The 20th century was marked by rapid advancements in understanding the nature and underlying mechanisms of the microvascular responses to inflammation. The development of new in vivo models of inflammation, methods to capture and store images of the microcirculation, and the application of mathematical and engineering approaches to quantify variables such as leukocyte adhesion, vasomotor function, and vascular permeability allowed the field to move forward at a greatly accelerated pace. This period also brought new chemical methods that enabled the discovery of different inflammatory mediators and coagulation factors. With the advent of the electron microscope came the first descriptions of the fine structure of the endothelial cell and other components of the vessel wall. The multifunctional nature of ECs and their critical role in the inflammatory response was born from the explosion of endothelial cell research that began in the 1970s. An outgrowth of this new focus on ECs was the successful effort to isolate and culture ECs from human umbilical veins, which formed the basis for development of in vitro models to study molecular mechanisms underlying endothelium-dependent inflammatory processes such as leukocyte recruitment, thrombosis, increased vascular permeability, and angiogenesis [11,2224].
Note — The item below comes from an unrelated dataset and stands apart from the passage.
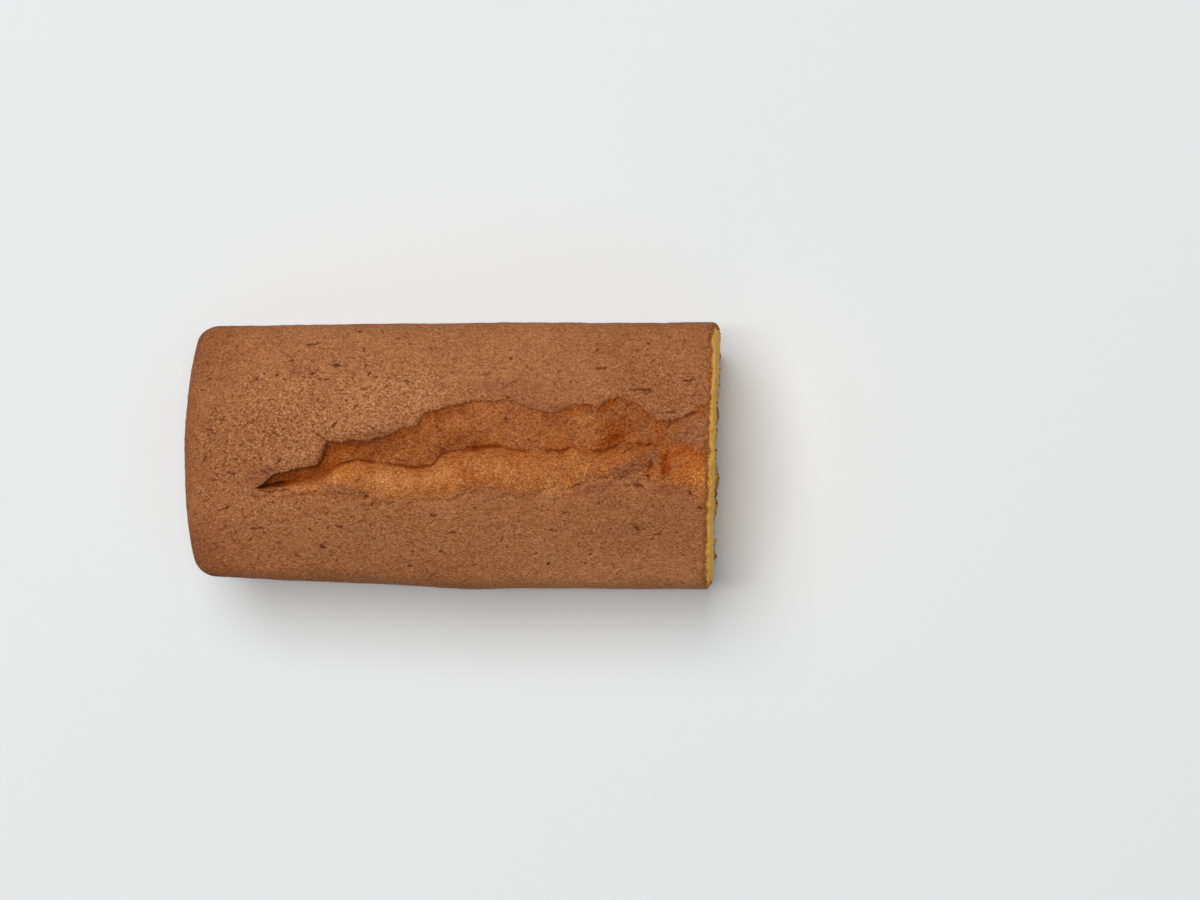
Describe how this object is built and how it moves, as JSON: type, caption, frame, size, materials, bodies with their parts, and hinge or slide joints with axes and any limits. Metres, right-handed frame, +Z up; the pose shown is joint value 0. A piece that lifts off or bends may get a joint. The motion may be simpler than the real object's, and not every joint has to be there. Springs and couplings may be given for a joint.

In recent years, important additions to the armamentarium of inflammation researchers have come from the fields of molecular biology and immunology. The development of gene-targeted knock-out mice for different inflammatory molecules, such as cytokines, chemokines, and their receptors, as well as leukocyte and endothelial cell adhesion molecules have proven to be immensely useful in the dissection of molecular mechanisms of inflammation in vivo. Immunological approaches (e.g., blocking antibodies, bone marrow chimeras) developed for the mouse, with its exhaustively characterized immune system, have also proven to be powerful tools for the study of inflammation. The large impact of these developments on inflammation research holds promise for further advancements that can result from the continued rapid development of novel technologies and experimental approaches in different areas of biomedical research [8,11,12].